▶ _DATA SHOWN_
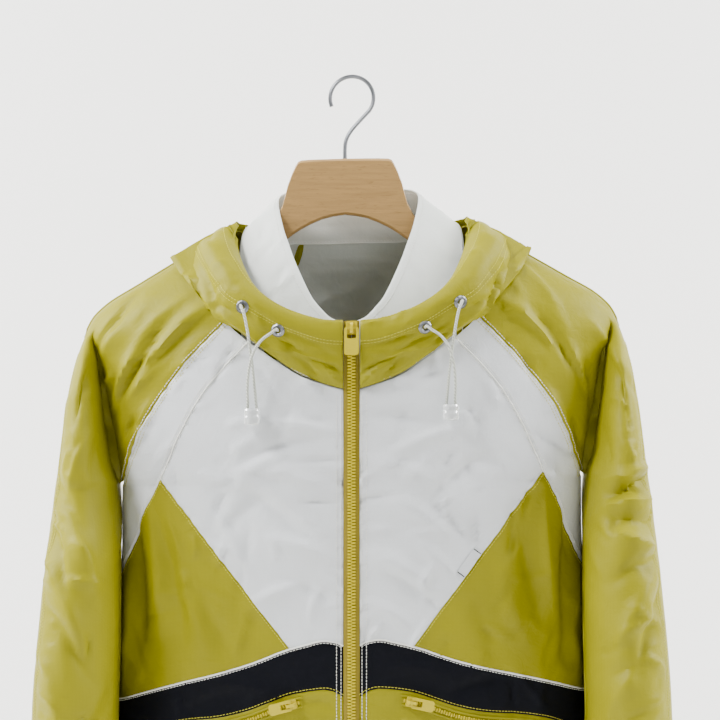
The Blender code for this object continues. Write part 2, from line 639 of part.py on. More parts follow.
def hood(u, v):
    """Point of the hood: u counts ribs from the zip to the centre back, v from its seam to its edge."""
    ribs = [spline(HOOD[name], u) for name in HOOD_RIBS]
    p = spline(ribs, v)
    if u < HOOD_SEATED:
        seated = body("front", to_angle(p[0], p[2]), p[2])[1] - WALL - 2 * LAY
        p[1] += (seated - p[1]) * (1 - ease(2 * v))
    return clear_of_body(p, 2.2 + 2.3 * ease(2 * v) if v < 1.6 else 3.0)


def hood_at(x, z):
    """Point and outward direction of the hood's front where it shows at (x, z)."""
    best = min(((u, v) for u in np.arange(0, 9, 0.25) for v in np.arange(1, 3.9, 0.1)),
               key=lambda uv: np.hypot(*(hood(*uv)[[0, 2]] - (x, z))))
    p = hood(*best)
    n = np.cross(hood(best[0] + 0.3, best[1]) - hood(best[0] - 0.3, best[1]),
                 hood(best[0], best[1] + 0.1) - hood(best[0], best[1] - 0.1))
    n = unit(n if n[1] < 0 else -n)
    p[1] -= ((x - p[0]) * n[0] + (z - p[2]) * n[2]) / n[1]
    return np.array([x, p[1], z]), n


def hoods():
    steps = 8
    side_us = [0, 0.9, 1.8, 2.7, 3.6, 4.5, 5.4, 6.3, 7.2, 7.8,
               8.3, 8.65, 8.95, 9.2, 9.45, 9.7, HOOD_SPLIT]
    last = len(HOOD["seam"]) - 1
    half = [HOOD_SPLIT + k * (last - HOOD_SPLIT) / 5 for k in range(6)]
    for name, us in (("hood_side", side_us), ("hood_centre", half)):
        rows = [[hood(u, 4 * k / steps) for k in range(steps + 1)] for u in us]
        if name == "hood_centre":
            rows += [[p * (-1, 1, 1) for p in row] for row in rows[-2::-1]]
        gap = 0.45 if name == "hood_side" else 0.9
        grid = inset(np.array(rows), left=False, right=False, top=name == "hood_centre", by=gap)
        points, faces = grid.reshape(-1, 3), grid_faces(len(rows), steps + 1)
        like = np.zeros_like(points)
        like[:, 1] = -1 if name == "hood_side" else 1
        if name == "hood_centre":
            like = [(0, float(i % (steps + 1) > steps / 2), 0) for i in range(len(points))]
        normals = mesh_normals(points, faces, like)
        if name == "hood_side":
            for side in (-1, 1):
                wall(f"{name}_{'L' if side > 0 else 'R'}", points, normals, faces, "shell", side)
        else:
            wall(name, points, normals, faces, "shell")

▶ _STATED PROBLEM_
Print exactly, and only, the lines beginning at the top of the listing and ending at the line with "return clear_of_body(p, 2.2".

▶ _CORRECT RESPONSE_
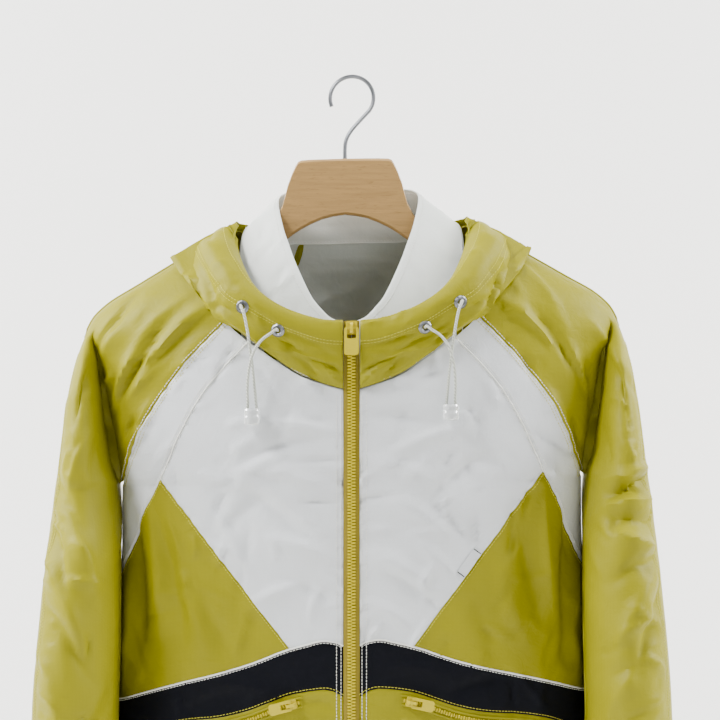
The Blender code for this object continues. Write part 2, from line 639 of part.py on. More parts follow.
def hood(u, v):
    """Point of the hood: u counts ribs from the zip to the centre back, v from its seam to its edge."""
    ribs = [spline(HOOD[name], u) for name in HOOD_RIBS]
    p = spline(ribs, v)
    if u < HOOD_SEATED:
        seated = body("front", to_angle(p[0], p[2]), p[2])[1] - WALL - 2 * LAY
        p[1] += (seated - p[1]) * (1 - ease(2 * v))
    return clear_of_body(p, 2.2 + 2.3 * ease(2 * v) if v < 1.6 else 3.0)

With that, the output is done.